Ethics Malpractice from “Dear Margo”: The Tale of Witchy, Tubby and Sue

"Well sure---his inner qualities are much more important to me now that he's so hot!"

I read a lot of advice columns, which often involve ethical issues and very often expose the ethical incompetence of the supposed experts who write them. Some advice columnists are ethically spot-on with regularity, like The Washington Post’s Carolyn Hax. Some, like the past and present”Ethicists” of the New York Times, are off-base almost as often as they are on. Then there are the advice mavins like “Margo,” in the Boston Globe. I don’t know how such people get to be advice columnists, but I suspect it either involves picking names out of a hat or the exchange of sexual favors. [Full disclosure: I give out personal ethics advice myself over at AllExperts.com, when a legitimate questioner can find me—ethics isn’t listed as one of the site’s topics—and when the question isn’t a thinly veiled homework question, which it usually is.]

As an example of ethics malpractice, consider this question posed to Margo. “Sue” wrote that she had broken up with her ex-boyfriend over arguments about his weight and eating habits, which “grossed her out.” Eight months later, he’s fit and fabulous, and has a new girlfriend.  “I really would like him back because he’s hot and slim,” Sue writes, plaintively. “How can I step on his witchy new girlfriend so I can get him back?”

That’s rich..his current girlfriend is “witchy.”

But Margo is sympathetic to Sue’s plight:

“Isn’t it always the way?

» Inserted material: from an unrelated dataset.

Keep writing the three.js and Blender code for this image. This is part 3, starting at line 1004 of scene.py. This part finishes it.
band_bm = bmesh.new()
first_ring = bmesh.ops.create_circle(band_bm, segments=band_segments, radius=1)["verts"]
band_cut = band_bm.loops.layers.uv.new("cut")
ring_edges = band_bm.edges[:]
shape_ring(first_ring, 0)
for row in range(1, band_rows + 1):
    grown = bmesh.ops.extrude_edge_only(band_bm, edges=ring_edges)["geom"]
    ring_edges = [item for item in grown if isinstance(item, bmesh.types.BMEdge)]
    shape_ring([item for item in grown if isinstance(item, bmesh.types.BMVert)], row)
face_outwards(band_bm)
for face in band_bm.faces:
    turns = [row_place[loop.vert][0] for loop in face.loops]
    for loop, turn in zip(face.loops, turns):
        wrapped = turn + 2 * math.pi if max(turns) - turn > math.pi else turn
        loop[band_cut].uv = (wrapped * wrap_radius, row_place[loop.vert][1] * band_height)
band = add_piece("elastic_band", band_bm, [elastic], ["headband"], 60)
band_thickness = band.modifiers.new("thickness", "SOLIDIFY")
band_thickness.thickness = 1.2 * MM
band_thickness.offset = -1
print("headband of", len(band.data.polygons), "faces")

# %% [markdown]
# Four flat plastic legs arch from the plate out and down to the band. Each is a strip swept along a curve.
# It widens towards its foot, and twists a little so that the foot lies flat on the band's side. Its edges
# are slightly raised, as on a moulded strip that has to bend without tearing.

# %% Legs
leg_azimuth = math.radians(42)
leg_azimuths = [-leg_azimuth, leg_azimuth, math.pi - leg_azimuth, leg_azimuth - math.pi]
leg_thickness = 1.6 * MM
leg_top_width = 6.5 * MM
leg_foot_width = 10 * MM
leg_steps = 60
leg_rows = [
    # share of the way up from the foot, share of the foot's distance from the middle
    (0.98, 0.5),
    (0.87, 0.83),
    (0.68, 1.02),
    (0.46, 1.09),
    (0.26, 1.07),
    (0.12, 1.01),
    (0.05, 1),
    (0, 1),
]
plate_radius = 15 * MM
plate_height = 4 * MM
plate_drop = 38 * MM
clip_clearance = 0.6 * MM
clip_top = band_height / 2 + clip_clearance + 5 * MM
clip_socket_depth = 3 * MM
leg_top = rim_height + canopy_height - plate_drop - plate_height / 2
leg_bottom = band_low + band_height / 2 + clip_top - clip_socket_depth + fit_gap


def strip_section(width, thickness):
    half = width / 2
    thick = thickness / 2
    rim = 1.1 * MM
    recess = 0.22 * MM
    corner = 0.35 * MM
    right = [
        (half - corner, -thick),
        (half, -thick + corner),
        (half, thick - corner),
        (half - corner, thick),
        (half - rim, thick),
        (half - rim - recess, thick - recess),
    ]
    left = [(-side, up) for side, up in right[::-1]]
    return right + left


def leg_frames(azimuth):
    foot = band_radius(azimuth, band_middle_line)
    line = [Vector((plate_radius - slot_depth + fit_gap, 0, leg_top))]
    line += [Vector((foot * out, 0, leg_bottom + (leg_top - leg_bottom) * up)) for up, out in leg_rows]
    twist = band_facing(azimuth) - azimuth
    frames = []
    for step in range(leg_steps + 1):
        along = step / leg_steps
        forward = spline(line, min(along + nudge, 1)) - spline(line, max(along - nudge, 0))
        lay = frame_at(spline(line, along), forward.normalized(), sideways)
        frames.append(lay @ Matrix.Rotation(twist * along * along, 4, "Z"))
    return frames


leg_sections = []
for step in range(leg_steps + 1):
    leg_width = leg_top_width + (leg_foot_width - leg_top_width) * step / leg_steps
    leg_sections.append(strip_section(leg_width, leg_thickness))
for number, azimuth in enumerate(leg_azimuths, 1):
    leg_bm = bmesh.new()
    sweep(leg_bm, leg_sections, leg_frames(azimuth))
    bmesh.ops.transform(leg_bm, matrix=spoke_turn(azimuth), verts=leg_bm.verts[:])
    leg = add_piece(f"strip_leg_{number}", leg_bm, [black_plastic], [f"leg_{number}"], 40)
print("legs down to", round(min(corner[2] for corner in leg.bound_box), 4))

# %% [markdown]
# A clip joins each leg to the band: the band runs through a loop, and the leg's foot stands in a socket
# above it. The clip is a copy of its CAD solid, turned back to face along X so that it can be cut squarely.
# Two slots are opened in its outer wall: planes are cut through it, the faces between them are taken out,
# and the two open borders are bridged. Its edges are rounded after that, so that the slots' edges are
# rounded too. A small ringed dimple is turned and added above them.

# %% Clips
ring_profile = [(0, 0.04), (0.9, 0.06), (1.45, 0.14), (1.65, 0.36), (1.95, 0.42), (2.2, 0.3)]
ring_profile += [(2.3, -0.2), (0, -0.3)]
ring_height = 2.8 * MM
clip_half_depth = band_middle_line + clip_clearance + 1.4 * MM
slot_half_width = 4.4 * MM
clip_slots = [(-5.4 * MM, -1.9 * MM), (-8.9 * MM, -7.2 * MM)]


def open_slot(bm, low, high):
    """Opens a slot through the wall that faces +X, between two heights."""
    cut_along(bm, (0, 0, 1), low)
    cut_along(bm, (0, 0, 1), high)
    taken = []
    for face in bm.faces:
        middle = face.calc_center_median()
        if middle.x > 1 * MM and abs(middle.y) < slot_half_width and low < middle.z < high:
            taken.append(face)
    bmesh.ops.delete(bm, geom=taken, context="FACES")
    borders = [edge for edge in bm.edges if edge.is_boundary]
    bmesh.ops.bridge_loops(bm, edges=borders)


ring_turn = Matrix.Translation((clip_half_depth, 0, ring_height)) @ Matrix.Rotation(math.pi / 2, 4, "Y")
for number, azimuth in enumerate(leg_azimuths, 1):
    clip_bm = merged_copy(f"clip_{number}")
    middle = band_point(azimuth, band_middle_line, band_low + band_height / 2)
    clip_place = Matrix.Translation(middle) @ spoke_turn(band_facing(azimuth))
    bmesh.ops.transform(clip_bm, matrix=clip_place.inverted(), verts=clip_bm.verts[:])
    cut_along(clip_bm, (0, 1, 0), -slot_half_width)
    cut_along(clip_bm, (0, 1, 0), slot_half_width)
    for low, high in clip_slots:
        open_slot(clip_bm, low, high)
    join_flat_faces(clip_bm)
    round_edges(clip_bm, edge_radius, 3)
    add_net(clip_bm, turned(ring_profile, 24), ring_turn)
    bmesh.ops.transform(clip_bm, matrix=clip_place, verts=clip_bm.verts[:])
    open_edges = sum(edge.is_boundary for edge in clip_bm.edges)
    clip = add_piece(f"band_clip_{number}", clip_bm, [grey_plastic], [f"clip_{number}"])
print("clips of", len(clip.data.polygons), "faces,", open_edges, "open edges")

A woman dumps Tubby, and then he morphs into an Adonis. Sort of like the married man who has a girlfriend, the wife dies, and then he marries someone else. These things are hard to figure.”

No, it’s not like that at all, and it’s easy to figure. Sue was only interested in her ex- while he was slim and “hot”; when he needed her understanding and emotional support she hectored him about his waistline, and now that he has found someone who cares about him more than his jean size, he’s happy and secure and it shows in his physique.

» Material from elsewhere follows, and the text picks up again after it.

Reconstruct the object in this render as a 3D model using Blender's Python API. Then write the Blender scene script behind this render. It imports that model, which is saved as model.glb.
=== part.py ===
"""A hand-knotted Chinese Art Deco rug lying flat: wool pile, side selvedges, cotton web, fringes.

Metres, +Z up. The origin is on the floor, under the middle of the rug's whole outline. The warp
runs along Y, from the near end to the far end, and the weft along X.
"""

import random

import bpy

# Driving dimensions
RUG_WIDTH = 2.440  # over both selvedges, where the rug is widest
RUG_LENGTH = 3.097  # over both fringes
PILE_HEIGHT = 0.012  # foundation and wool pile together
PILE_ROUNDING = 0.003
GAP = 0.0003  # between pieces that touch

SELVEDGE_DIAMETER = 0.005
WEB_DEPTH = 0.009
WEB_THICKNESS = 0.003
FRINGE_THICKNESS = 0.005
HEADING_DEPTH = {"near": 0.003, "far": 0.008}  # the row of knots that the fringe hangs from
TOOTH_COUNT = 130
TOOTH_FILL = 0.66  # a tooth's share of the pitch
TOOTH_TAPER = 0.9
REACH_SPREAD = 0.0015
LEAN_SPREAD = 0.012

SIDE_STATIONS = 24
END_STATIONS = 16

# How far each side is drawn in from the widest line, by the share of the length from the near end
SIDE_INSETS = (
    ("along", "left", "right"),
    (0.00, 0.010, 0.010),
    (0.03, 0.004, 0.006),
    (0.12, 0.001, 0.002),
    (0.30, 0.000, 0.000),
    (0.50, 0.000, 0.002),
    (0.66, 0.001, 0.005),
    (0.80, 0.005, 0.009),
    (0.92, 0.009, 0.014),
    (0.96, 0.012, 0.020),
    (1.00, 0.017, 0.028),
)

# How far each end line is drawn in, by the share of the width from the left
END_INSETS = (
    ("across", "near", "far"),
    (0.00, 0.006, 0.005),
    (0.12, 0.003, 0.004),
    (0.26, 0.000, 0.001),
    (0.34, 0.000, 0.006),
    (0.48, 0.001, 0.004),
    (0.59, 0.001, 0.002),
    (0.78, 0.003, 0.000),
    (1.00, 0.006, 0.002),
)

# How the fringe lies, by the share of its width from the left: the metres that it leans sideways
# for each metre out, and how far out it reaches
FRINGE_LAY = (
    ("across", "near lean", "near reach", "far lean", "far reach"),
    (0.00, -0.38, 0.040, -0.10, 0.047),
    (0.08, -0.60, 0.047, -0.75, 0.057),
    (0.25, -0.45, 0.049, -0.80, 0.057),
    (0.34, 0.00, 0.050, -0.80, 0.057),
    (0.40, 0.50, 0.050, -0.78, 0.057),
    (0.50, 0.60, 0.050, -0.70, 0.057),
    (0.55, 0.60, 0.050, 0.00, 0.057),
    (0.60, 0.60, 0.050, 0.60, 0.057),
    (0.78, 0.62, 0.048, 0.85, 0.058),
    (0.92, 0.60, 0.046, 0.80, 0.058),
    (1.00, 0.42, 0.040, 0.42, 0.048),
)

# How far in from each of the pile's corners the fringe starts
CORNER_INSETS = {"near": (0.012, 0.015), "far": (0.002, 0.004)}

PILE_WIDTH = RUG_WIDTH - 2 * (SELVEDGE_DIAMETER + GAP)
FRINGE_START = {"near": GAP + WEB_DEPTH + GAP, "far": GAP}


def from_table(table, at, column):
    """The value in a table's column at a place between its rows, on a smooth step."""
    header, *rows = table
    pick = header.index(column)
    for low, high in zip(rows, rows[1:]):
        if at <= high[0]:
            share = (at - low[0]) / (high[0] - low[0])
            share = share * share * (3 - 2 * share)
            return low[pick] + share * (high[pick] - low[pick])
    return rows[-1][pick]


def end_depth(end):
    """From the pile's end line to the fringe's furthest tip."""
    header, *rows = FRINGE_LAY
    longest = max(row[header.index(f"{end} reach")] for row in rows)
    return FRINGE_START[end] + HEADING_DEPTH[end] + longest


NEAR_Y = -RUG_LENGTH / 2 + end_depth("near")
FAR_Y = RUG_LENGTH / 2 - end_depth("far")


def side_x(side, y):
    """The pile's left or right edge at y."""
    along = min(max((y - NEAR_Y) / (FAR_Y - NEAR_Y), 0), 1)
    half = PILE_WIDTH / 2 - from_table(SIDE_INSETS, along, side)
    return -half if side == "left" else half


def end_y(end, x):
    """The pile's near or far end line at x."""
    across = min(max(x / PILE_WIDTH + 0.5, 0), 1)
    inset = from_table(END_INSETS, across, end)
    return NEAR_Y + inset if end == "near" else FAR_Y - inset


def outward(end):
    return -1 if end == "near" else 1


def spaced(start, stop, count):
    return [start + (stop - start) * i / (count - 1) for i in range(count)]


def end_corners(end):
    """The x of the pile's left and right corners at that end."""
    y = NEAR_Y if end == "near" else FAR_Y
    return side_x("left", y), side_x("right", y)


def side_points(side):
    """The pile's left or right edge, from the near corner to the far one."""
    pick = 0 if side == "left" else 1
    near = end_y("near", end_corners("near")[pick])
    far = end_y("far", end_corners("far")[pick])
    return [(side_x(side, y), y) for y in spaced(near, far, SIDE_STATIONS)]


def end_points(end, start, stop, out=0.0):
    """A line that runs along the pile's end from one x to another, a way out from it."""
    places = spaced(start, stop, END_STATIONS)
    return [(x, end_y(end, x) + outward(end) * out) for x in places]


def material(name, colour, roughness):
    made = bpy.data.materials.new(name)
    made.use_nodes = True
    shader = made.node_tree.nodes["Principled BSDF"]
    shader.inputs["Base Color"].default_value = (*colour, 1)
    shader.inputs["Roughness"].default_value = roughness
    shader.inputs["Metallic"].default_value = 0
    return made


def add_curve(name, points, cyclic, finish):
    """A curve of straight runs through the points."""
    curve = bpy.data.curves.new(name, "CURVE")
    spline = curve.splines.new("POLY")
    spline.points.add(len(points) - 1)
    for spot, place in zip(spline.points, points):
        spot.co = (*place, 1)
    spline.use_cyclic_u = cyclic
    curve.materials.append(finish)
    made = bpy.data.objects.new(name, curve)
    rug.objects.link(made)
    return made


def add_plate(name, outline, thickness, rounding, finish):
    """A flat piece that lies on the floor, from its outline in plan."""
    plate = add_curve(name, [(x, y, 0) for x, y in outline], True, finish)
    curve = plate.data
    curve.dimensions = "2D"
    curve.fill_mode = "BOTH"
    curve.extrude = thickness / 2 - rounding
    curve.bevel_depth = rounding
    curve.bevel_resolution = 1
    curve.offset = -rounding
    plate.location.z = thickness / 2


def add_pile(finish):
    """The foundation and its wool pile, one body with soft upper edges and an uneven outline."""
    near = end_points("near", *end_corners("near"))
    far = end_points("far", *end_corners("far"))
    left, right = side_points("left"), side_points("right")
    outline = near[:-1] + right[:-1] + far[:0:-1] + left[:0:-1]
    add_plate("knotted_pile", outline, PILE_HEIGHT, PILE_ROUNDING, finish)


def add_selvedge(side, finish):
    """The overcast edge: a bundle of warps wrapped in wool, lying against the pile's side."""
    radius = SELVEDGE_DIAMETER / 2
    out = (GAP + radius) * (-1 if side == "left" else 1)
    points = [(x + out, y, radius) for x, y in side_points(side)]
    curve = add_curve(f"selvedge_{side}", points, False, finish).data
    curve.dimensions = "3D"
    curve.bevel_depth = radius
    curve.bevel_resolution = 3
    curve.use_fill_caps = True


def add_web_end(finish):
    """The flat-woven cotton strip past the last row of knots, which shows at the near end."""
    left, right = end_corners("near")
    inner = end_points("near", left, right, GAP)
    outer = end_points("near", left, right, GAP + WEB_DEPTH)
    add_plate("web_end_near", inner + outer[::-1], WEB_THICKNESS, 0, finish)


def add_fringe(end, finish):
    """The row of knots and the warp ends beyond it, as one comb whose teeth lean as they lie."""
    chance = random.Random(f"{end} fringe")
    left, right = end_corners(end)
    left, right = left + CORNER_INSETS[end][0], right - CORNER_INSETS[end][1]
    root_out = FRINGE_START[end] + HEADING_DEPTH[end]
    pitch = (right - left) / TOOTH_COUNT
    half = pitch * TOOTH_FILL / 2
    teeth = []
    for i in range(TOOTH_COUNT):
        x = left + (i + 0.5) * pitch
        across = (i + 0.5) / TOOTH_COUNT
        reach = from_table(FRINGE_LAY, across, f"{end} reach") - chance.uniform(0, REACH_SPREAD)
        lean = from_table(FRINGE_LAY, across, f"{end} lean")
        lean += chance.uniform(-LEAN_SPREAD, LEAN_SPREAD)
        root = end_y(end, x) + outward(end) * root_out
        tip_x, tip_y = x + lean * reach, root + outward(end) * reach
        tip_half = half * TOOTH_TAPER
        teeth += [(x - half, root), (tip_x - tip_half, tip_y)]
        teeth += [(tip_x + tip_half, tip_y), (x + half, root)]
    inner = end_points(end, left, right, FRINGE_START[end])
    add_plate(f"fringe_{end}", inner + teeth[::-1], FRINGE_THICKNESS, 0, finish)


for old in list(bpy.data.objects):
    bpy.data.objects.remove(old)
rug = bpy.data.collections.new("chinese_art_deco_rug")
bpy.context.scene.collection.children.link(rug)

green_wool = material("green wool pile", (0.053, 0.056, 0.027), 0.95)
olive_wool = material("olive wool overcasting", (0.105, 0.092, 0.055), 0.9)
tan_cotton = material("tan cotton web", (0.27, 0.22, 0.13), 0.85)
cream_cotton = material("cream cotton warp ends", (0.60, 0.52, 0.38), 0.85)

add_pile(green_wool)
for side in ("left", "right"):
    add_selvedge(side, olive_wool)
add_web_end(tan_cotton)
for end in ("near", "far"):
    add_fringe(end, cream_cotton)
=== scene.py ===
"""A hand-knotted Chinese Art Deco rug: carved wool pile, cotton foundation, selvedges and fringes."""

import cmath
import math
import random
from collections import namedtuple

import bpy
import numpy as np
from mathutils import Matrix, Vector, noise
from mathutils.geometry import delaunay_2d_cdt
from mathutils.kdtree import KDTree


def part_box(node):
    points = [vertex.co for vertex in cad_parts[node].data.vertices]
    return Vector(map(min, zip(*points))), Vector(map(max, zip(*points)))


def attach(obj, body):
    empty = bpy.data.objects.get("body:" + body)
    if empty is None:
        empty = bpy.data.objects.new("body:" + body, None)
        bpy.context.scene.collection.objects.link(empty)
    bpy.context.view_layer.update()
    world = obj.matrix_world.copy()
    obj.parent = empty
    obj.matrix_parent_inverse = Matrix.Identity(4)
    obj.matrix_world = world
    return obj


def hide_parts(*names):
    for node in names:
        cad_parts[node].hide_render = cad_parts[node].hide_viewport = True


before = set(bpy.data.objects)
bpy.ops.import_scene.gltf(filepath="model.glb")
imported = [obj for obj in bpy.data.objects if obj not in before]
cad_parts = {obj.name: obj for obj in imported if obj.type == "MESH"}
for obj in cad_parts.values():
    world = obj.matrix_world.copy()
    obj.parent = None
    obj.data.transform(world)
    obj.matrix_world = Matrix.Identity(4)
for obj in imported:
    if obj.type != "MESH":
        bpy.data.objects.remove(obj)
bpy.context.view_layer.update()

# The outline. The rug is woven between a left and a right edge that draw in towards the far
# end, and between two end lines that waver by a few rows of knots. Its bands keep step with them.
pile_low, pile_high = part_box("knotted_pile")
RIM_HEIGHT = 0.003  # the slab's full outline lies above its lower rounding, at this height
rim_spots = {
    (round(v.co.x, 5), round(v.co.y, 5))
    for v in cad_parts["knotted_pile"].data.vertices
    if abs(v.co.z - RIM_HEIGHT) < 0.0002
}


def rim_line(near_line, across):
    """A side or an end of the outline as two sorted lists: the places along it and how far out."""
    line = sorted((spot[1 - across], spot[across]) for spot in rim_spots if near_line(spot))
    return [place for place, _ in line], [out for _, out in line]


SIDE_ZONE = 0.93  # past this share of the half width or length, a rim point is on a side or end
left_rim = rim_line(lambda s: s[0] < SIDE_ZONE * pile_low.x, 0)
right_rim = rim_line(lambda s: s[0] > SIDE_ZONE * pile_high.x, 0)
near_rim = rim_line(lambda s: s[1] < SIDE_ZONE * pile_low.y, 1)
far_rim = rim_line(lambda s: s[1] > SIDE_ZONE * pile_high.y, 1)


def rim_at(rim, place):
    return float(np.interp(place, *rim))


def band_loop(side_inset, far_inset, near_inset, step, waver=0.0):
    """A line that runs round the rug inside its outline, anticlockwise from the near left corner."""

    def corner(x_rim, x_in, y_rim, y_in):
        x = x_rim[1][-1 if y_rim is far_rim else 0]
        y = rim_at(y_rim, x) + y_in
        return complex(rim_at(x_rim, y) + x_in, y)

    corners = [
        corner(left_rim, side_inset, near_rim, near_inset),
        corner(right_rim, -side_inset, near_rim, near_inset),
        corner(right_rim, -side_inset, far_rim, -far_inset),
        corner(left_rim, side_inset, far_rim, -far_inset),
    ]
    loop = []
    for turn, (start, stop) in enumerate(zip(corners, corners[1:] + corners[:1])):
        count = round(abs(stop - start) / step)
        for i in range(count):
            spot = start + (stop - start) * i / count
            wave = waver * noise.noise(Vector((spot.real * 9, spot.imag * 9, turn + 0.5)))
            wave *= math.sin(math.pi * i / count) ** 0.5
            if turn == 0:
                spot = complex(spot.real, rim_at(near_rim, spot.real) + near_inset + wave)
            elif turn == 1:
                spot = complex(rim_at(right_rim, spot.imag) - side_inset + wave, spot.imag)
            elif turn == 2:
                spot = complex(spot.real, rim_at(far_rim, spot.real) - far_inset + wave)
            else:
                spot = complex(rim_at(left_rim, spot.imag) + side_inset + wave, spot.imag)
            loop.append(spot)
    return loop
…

Now Margo charges forward in her efforts to help this woman ruin the guy’s life:

“If you made a play for him, he might figure out it was all about the physical aspects, which is none too flattering.”

By all means, don’t let Adonis know that his ex- is completely shallow and is only attracted to his abs, not the human being behind them! That won’t work, because he’ll figure out Sue’s motives and  then she won’t be able to suck the guy back into her clutches. No, Margo has a better way:

“As for the witch, I would not move to dislodge her. My only suggestion would be to let him know that you find yourself missing him and see if he responds. Or doesn’t.”

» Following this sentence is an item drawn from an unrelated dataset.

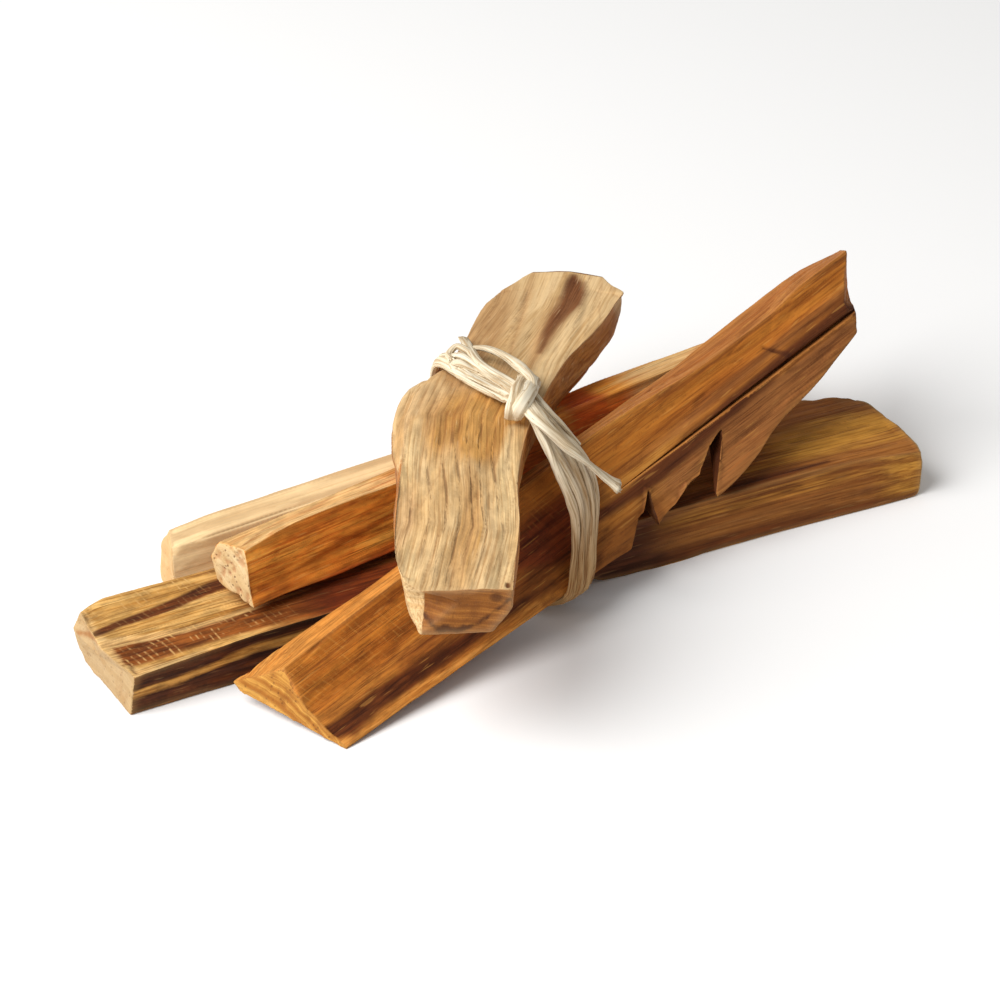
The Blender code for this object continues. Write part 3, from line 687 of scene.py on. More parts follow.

Margo adopts Sue’s negative characterization of a woman that Margo has never met, and conspires to help her take her best shot at luring “the witch’s” boyfriend away. Nice. And such a clever plan by Margo: Sue should tell him she’s “missing him,” which deceitfully suggests that her nostalgia is motivated by something other than pure lust—since ex-boyfriend is now ex-“Tubby” and so, so “hot”—and, in all likelihood, the fact that Sue hasn’t been successful in recruiting another victim into her body-fat percentage-obsessed hell.

This is the kind of inquiry that Carolyn Hax regularly knocks out of the park while knocking the ethically-challenged inquirer out of the park in the process. The competent and ethical advice columnist’s job isn’t to aid and abet unethical conduct, but to prevent it while slapping some ethical awareness into unethical correspondents. In Sue’s case, the proper response would be this:

“Do your ex-boyfriend the favor of respecting his happiness and the current state of his life by leaving him alone. You showed that you cared more about his appearance than his emotional needs and personal qualities in your first time together, and it is clear from your comments that this hasn’t changed. The woman whom you call “witchy” obviously has him feeling good and good about himself; you have no right to “step on” her, or do anything to undermine the relationship.

“You would be better served, in the long run, by honestly assessing your own values and ethical instincts, which are seriously out of whack. Physical attractiveness comes and goes, including your own, but qualities of character are ultimately what makes a human being a good partner, spouse or friend. You need to learn that, and also to work on your inner attractiveness. Your body may be toned, but your ethics are full of cellulite.”

3 thoughts on “Ethics Malpractice from “Dear Margo”: The Tale of Witchy, Tubby and Sue

  1. “Your body may be toned, but your ethics are full of cellulite.” LOVE IT! You could give Carolyn (one of my top Post reads) a run for her money!

  2. Margo is actually Margo Howard, the late Ann Landers’ daughter. Ann was always warm and kind and ethical…not so much the daughter.